Setting up Hermes Search with a FastAPI Backend

After getting my ThinkCentre (“blackbox”) stable, I wanted to set up a search tool that lets my local LLMs fetch real-time web results.
This post documents the working config I used to connect Hermes 2/3 to a custom FastAPI tool, backed by SearxNG.
🔧 What We Used:
- Hermes model via Ollama (Docker install)
- Open WebUI (connected to Ollama)
- SearxNG (for anonymous web search)
- FastAPI (for a custom
/search
tool) - Hermes tool schema (Python)
🌐 Step 1: Setting Up SearxNG
SearxNG was installed separately in Docker.
It listens locally at:
http://blackbox:8888
No customizations needed apart from disabling unwanted engines in its settings.yml.
🛠️ Step 2: Building the FastAPI Search Tool
We wrote a simple Python script using FastAPI and httpx.
search_tool.py:
from fastapi import FastAPI, Query
import httpx
app = FastAPI()
SEARXNG_URL = "http://blackbox:8888"
@app.get("/search")
async def search(query: str = Query(...)):
async with httpx.AsyncClient() as client:
response = await client.get(f"{SEARXNG_URL}/search", params={"q": query, "format": "json"})
response.raise_for_status()
data = response.json()
results = []
for item in data.get("results", [])[:5]: # limit to top 5
results.append(f"{item['title']}: {item['url']}")

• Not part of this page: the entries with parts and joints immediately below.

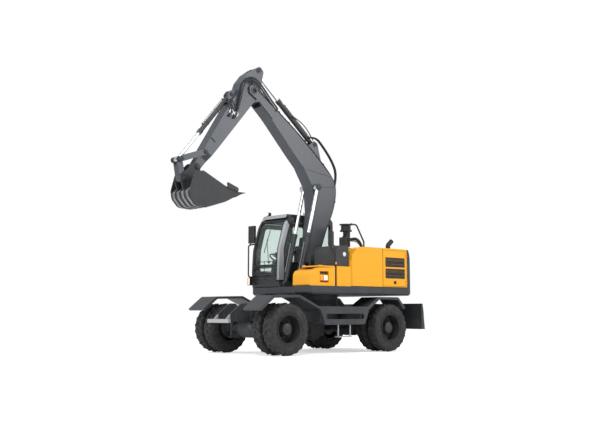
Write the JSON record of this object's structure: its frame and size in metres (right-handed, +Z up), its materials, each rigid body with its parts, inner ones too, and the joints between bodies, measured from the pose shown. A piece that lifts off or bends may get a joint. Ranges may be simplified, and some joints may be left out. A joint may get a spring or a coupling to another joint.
{
  "type": "wheeled excavator",
  "caption": "Wheeled excavator on twin tyres with a bent boom, arm and toothed bucket raised, glazed cab, engine hood, counterweight and dozer blade",
  "frame": {"origin": "on the ground, under the middle of the whole machine with its arm out as in the picture", "axes": "+X towards the front where the bucket is, +Y to the left of the machine, +Z up"},
  "size_m": [5.801, 2.47, 5.9021],
  "materials": {
    "body_paint": "gloss",
    "boom_paint": "satin",
    "dark_paint": "satin",
    "cab_paint": "satin",
    "bucket_steel": "satin",
    "step_metal": "brushed",
    "bare_rod": "polished",
    "tyre_rubber": "matte",
    "window_glass": "gloss",
    "trim_plastic": "matte",
    "seat_fabric": "matte",
    "casting": "satin"
  },
  "bodies": {
    "chassis": {"chassis_frame": "dark_paint", "front_plates": "dark_paint", "outriggers": "dark_paint", "blade_lugs": "dark_paint", "skirt_left": "dark_paint", "skirt_right": "dark_paint", "front_axle": "dark_paint", "rear_axle": "dark_paint", "drive_line": "casting", "slew_ring": "dark_paint", "steps": "step_metal"},
    "steer_left": {"knuckle_left": "dark_paint"},
    "steer_right": {"knuckle_right": "dark_paint"},
    "wheels_front_left": {"tyres_front_left": "tyre_rubber", "rims_front_left": "dark_paint"},
    "wheels_front_right": {"tyres_front_right": "tyre_rubber", "rims_front_right": "dark_paint"},
    "wheels_rear_left": {"tyres_rear_left": "tyre_rubber", "rims_rear_left": "dark_paint"},
    "wheels_rear_right": {"tyres_rear_right": "tyre_rubber", "rims_rear_right": "dark_paint"},
    "upper": {"deck": "dark_paint", "counterweight": "dark_paint", "hood": "body_paint", "engine": "casting", "side_tank": "dark_paint", "tank_cover": "body_paint", "tool_box": "body_paint", "hood_stacks": "trim_plastic", "hand_rails": "trim_plastic", "cab_frame": "cab_paint", "cab_glass": "window_glass", "cab_seat": "seat_fabric", "controls": "trim_plastic", "cab_lamps": "trim_plastic"},
    "cab_door": {"cab_door": "cab_paint", "door_glass": "window_glass"},
    "side_door_left": {"side_door_left": "body_paint"},
    "side_door_right": {"side_door_right": "body_paint"},
    "hood_lid": {"hood_lid": "body_paint"},
    "tool_lid": {"tool_lid": "body_paint"},
    "boom": {"boom": "boom_paint"},
    "boom_barrels": {"boom_barrels": "dark_paint"},
    "boom_rods": {"boom_rods": "bare_rod"},
    "arm": {"arm": "boom_paint"},
    "arm_barrel": {"arm_barrel": "dark_paint"},
    "arm_rod": {"arm_rod": "bare_rod"},
    "bucket": {"bucket": "bucket_steel"},
    "rocker": {"rocker": "boom_paint"},
    "link": {"link": "boom_paint"},
    "bucket_barrel": {"bucket_barrel": "dark_paint"},
    "bucket_rod": {"bucket_rod": "bare_rod"},
    "blade_arms": {"blade_arms": "dark_paint"},
    "blade_links": {"blade_links": "dark_paint"},
    "blade": {"blade": "dark_paint"}
  },
  "joints": [
    {"name": "steer_left", "type": "hinge", "parent": "chassis", "child": "steer_left", "pos_m": [1.052, 0.56, 0.51], "axis": [0, 0, 1], "range_deg": [-27, 27]},
    {"name": "steer_right", "type": "hinge", "parent": "chassis", "child": "steer_right", "pos_m": [1.052, -0.56, 0.51], "axis": [0, 0, 1], "range_deg": [-27, 27]},
    {"name": "roll_front_left", "type": "hinge", "parent": "steer_left", "child": "wheels_front_left", "pos_m": [1.052, 0.9445, 0.51], "axis": [0, 1, 0], "continuous": true},
    {"name": "roll_front_right", "type": "hinge", "parent": "steer_right", "child": "wheels_front_right", "pos_m": [1.052, -0.9445, 0.51], "axis": [0, 1, 0], "continuous": true},
    {"name": "roll_rear_left", "type": "hinge", "parent": "chassis", "child": "wheels_rear_left", "pos_m": [-1.808, 0.9445, 0.51], "axis": [0, 1, 0], "continuous": true},
    {"name": "roll_rear_right", "type": "hinge", "parent": "chassis", "child": "wheels_rear_right", "pos_m": [-1.808, -0.9445, 0.51], "axis": [0, 1, 0], "continuous": true},
    {"name": "slew", "type": "hinge", "parent": "chassis", "child": "upper", "pos_m": [-0.698, 0, 1.195], "axis": [0, 0, 1], "continuous": true},
    {"name": "cab_door", "type": "hinge", "parent": "upper", "child": "cab_door", "pos_m": [-1.0245, -1.217, 2.1], "axis": [0, 0, -1], "range_deg": [0, 85]},
    {"name": "side_door_left", "type": "hinge", "parent": "upper", "child": "side_door_left", "pos_m": [-2.3945, 1.162, 1.775], "axis": [0, 0, 1], "range_deg": [0, 100]},
    {"name": "side_door_right", "type": "hinge", "parent": "upper", "child": "side_door_right", "pos_m": [-2.3945, -1.162, 1.775], "axis": [0, 0, -1], "range_deg": [0, 100]},
    {"name": "hood_lid", "type": "hinge", "parent": "upper", "child": "hood_lid", "pos_m": [-2.3845, 0, 2.212], "axis": [0, -1, 0], "range_deg": [0, 60]},
    {"name": "tool_lid", "type": "hinge", "parent": "upper", "child": "tool_lid", "pos_m": [0.002, 0.628, 1.777], "axis": [1, 0, 0], "range_deg": [0, 80]},
    {"name": "boom", "type": "hinge", "parent": "upper", "child": "boom", "pos_m": [-0.573, 0, 1.94], "axis": [0, -1, 0], "range_deg": [-48, 8]},
    {"name": "boom_barrels", "type": "hinge", "parent": "upper", "child": "boom_barrels", "pos_m": [-0.088, 0, 1.44], "axis": [0, -1, 0], "range_deg": [-37, 7]},
    {"name": "boom_rods", "type": "slide", "parent": "boom_barrels", "child": "boom_rods", "axis": [-0.2453, 0, 0.9695], "range_m": [-0.41, 0.07]},
    {"name": "arm", "type": "hinge", "parent": "boom", "child": "arm", "pos_m": [1.097, 0, 5.37], "axis": [0, 1, 0], "range_deg": [-66, 30]},
    {"name": "arm_barrel", "type": "hinge", "parent": "boom", "child": "arm_barrel", "pos_m": [-0.668, 0, 4.475], "axis": [0, 1, 0], "range_deg": [-1, 0.5]},
    {"name": "arm_rod", "type": "slide", "parent": "arm_barrel", "child": "arm_rod", "axis": [0.7682, 0, 0.6402], "range_m": [-0.505, 0.23]},
    {"name": "bucket", "type": "hinge", "parent": "arm", "child": "bucket", "pos_m": [2.45638, 0, 3.63007], "axis": [0, 1, 0], "range_deg": [-115, 20]},
    {"name": "rocker", "type": "hinge", "parent": "arm", "child": "rocker", "pos_m": [2.29205, 0, 3.93949], "axis": [0, 1, 0], "range_deg": [-74, 13]},
    {"name": "link", "type": "hinge", "parent": "rocker", "child": "link", "pos_m": [2.84239, 0, 3.74511], "axis": [0, 1, 0], "range_deg": [-12, 67]},
    {"name": "bucket_barrel", "type": "hinge", "parent": "arm", "child": "bucket_barrel", "pos_m": [1.62156, 0, 5.21512], "axis": [0, 1, 0], "range_deg": [-13.6, 2.4]},
    {"name": "bucket_rod", "type": "slide", "parent": "bucket_barrel", "child": "bucket_rod", "axis": [0.6389, 0, -0.7693], "range_m": [-0.582, 0.102]},
    {"name": "blade_arms", "type": "hinge", "parent": "chassis", "child": "blade_arms", "pos_m": [-2.308, 0, 0.48], "axis": [0, -1, 0], "range_deg": [0, 66]},
    {"name": "blade_links", "type": "hinge", "parent": "chassis", "child": "blade_links", "pos_m": [-2.308, 0, 0.69], "axis": [0, -1, 0], "range_deg": [0, 66]},
    {"name": "blade_level", "type": "hinge", "parent": "blade_arms", "child": "blade", "pos_m": [-2.71056, 0, 0.74143], "axis": [0, 1, 0], "range_deg": [0, 66]}
  ],
  "couplings": [
    {"joint": "steer_right", "follows": "steer_left", "ratio": 1},
    {"joint": "boom_barrels", "follows": "boom", "ratio": 0.7565},
    {"joint": "boom_rods", "follows": "boom", "m_per_rad": 0.4804},
    {"joint": "arm_barrel", "follows": "arm", "ratio": 0.015},
    {"joint": "arm_rod", "follows": "arm", "m_per_rad": 0.4337},
    {"joint": "rocker", "follows": "bucket", "ratio": 0.6429},
    {"joint": "link", "follows": "bucket", "ratio": -0.5761},
    {"joint": "bucket_barrel", "follows": "bucket", "ratio": 0.1176},
    {"joint": "bucket_rod", "follows": "bucket", "m_per_rad": 0.2886},
    {"joint": "blade_links", "follows": "blade_arms", "ratio": 1},
    {"joint": "blade_level", "follows": "blade_arms", "ratio": 1}
  ]
}
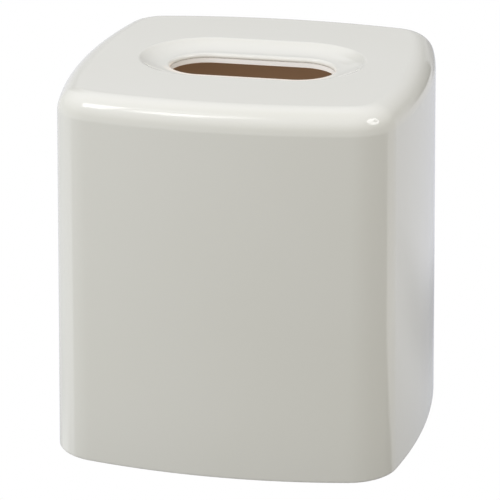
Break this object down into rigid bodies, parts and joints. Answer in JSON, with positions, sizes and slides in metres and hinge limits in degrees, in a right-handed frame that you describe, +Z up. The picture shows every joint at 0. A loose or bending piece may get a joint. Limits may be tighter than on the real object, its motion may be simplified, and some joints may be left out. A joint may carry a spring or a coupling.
{
  "type": "tissue box cover",
  "caption": "Square open-bottomed tissue box cover with bowed walls, rounded edges and a dished top around a lipped oblong slot, over an inner liner.",
  "frame": {"origin": "middle of the footprint, on the plane of the lower rim", "axes": "+Z up, X along the slot's length, Y across the slot"},
  "size_m": [0.1416, 0.1416, 0.1433],
  "materials": {
    "shell": "polished off-white moulding",
    "ring": "satin cream moulding",
    "liner": "plain warm brown moulding"
  },
  "bodies": {
    "root": {"outer_shell": "shell", "slot_ring": "ring", "inner_liner": "liner"}
  },
  "joints": []
}
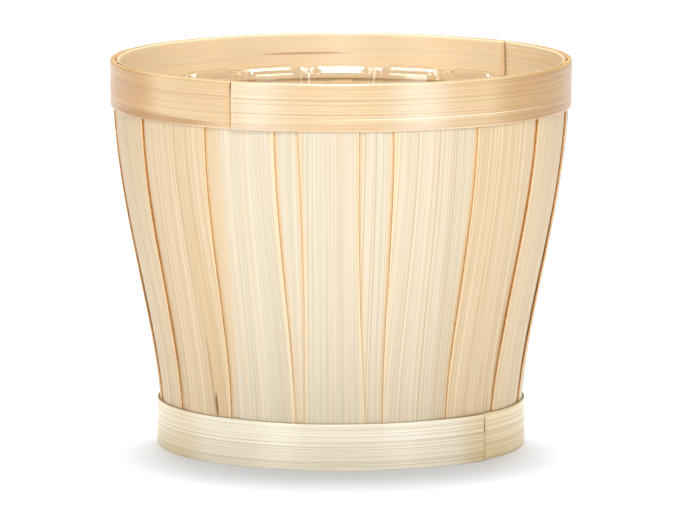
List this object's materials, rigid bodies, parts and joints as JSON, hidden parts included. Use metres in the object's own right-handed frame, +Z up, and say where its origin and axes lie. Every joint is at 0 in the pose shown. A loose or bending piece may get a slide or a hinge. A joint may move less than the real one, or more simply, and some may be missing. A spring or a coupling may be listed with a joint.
{
  "type": "planter basket",
  "caption": "Round tapered plant pot cover of shingled bamboo veneer staves clamped by rim and foot hoops, with a clear lift-out liner.",
  "frame": {"origin": "centre of the face the basket stands on, on its vertical axis", "axes": "+Z up along the axis, -Y the front as seen in the picture, +X to the right of the front"},
  "size_m": [0.15, 0.15, 0.126],
  "materials": {
    "rim_veneer": "satin split bamboo veneer, fine grain running round the hoop",
    "rim_veneer_inner": "satin split bamboo veneer, fine grain running round, one brown streak",
    "foot_veneer": "satin pale bamboo veneer, fine grain running round the hoop",
    "foot_veneer_inner": "satin bamboo veneer, grain running round",
    "stave_cream": "satin bamboo veneer, fine upright grain, cream",
    "stave_cool": "satin bamboo veneer, fine upright grain, slightly green cream",
    "stave_tan": "satin bamboo veneer, fine upright grain, tan",
    "stave_warm": "satin bamboo veneer, fine upright grain, with brown streaks",
    "base_ply": "matt thin plywood, cross grain",
    "clear_plastic": "clear glossy thermoformed sheet"
  },
  "bodies": {
    "basket": {"rim_hoop_outer": "rim_veneer", "rim_hoop_inner": "rim_veneer_inner", "foot_hoop_outer": "foot_veneer", "foot_hoop_inner": "foot_veneer_inner", "base_disc": "base_ply", "stave_01": "stave_cream", "stave_02": "stave_cream", "stave_03": "stave_cool", "stave_04": "stave_tan", "stave_05": "stave_tan", "stave_06": "stave_cream", "stave_07": "stave_cool", "stave_08": "stave_tan", "stave_09": "stave_cream", "stave_10": "stave_tan", "stave_11": "stave_cream", "stave_12": "stave_warm", "stave_13": "stave_tan", "stave_14": "stave_tan", "stave_15": "stave_warm", "stave_16": "stave_cream", "stave_17": "stave_cream"},
    "liner": {"liner": "clear_plastic"}
  },
  "joints": [
    {"name": "liner_lift", "type": "slide", "parent": "basket", "child": "liner", "axis": [0, 0, 1], "range_m": [0, 0.12]}
  ]
}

return {"results": results}
📂 Step 3: Environment Setup
We needed a .env
file to configure the tool in Open WebUI.
.env for Open WebUI:
OPENAI_API_KEY=ollama
OLLAMA_BASE_URL=http://ollama:11434
WEBUI_TOOLS_CUSTOM_TOOLS_DIR=/app/extensions/tools
🖥️ Step 4: Testing Locally
After launching the FastAPI server with:
uvicorn search_tool:app --host 0.0.0.0 --port 5005
We could hit:
http://blackbox:5005/search?q=hermes+ai
Example output:
{
"results": [
"Hermes AI: A New Wave in LLMs - https://example.com/hermes-ai-news",
"How Hermes Compares to GPT-4 - https://example.com/hermes-vs-gpt4",
"Running Hermes Locally - https://example.com/run-hermes-guide",
"Hermes Search Tool Setup - https://example.com/setup-hermes-search",
"Hermes Model Details - https://example.com/hermes-model-info"
]
}
🤖 Step 5: Registering the Tool in Open WebUI
In Open WebUI, we added our tool like this:
tool_manifest.json:
{
"name": "search",
"description": "Searches the web for up-to-date information.",
"input_schema": {
"type": "object",
"properties": {
"query": {
"type": "string",
"description": "The search query to look up."
}
},
"required": ["query"]
},
"api": {
"type": "openapi",
"url": "http://blackbox:5005/openapi.json"
}
}
Now Hermes can call the tool when it needs current information!
📜 Final Notes:
- This was all run inside our local network.
- No need to expose anything to the Internet.
- Tailscale lets me access the search tool remotely if needed.
- Future improvements: rate limiting, fallback search engines, caching.
🖤 "blackbox" specs
For context:
Our Hermes server is running on a Lenovo ThinkCentre M710q:
- CPU: Intel i5-7500T (4 cores, 8 threads)
- RAM: 16GB DDR4
- Storage:
- Samsung 980 NVMe 500GB (primary drive)
- Crucial 1TB SATA SSD (mounted at
/mnt/Crucial1TB
)
- Other:
- Docker installed
- Tailscale configured for remote access
- qBittorrent-nox running as a service
- Open WebUI for local LLM frontend
✨ Next Project
Maybe adding embedding-based retrieval so that Hermes can not only search the web, but also search my private documents.
TL;DR
This search tool setup lets Hermes feel way "smarter" without sacrificing the privacy and control of running everything locally.